Tried to comment the other day, couldn't.

I think your sentiment is dead on. I too am disgusted by those that are so quick to point out the perceived fallacies in others. I too encounter this specific issue, and I just smile and say something like, "Hey, I focus on my own growth, and towards growth for us all."

Of course, at the same time it is important for there to be an opinion and stand regarding things potentially detrimental to the community, in this case the Jewish community and Judaism itself.

This is what their argument would appear to be, as if effectively equating it to false Messiahs in history. This is utterly ridiculous, though, and it's a tough sell to argue that this situation in particular is detrimental.

The Rebbe never said he was Moshiach and those who believe what they will do so in a peaceful, non-obtrusive way, and are absolutely entitled to.

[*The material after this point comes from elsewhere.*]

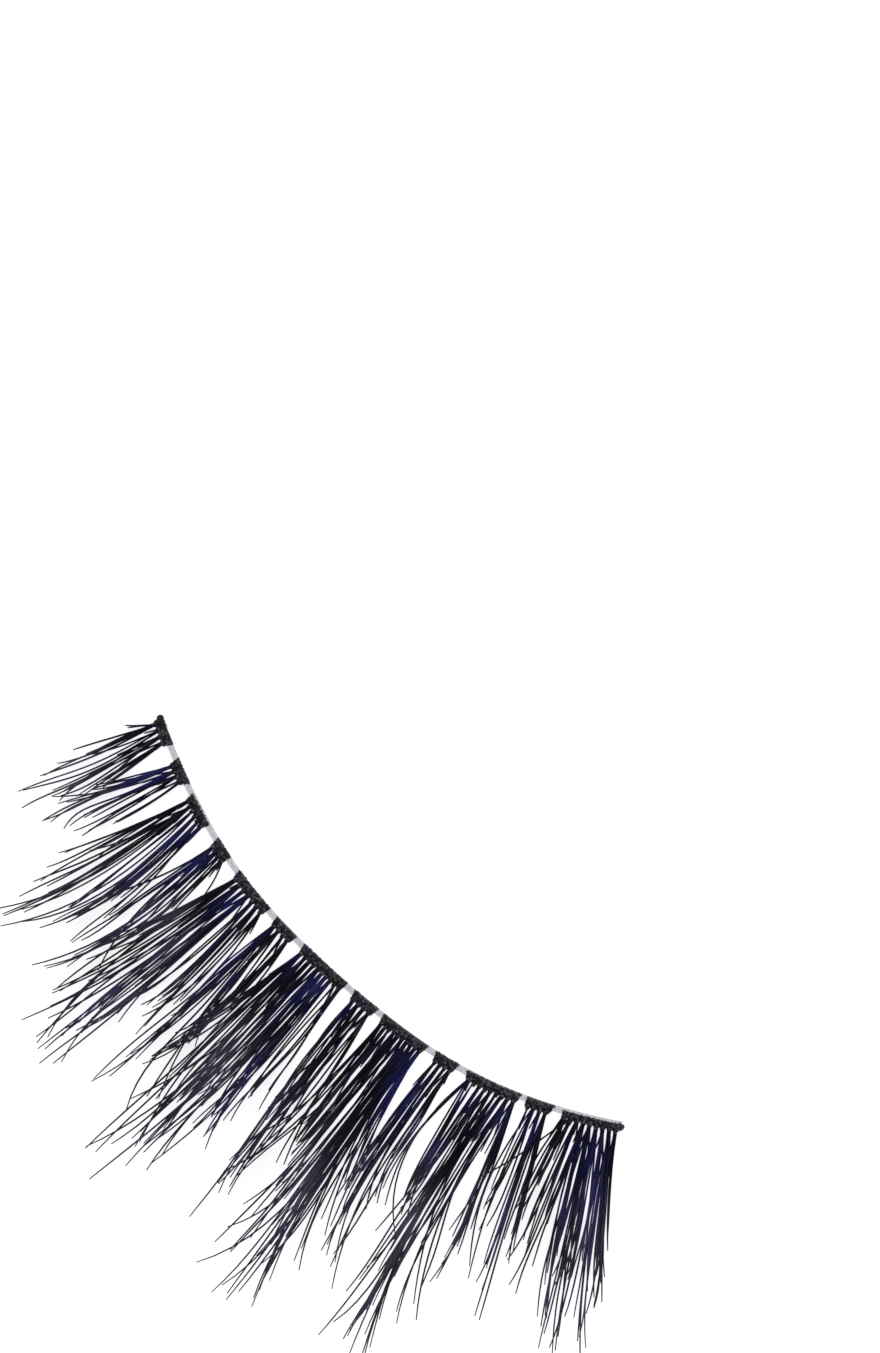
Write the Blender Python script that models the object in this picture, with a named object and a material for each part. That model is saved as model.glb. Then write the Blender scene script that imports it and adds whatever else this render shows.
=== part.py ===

The Rebbe waved his hands and didn't explicitly stop the cheering, leading some to see this as a acknowledgement. What if he too were participating in the yearning for Moshiach, respecting what others individually believed, and whether or not he was the Moshiach was not an issue (and who's to say Moshiach knows prior)? Just another way of seeing things.

In my mind, it boils down to self-aggrandizing pietism. I've used that term elsewhere and use it again because it's the best way to describe what I mean: people who try and build themselves up by comparing their superior pietism and religiousness to others, albeit often indirectly.

We're all guilty of it, Chabad too. For the most part, though, I think Chabad practices more of a tolerance and respect for thy neighbor than many others, and the complementary and inexporably connected mantra of working on one's own character traits and being an example is evident as well... maybe just a few of the reasons why they're phenomenally successful in all corners of the world and are (arguably) the envy of many.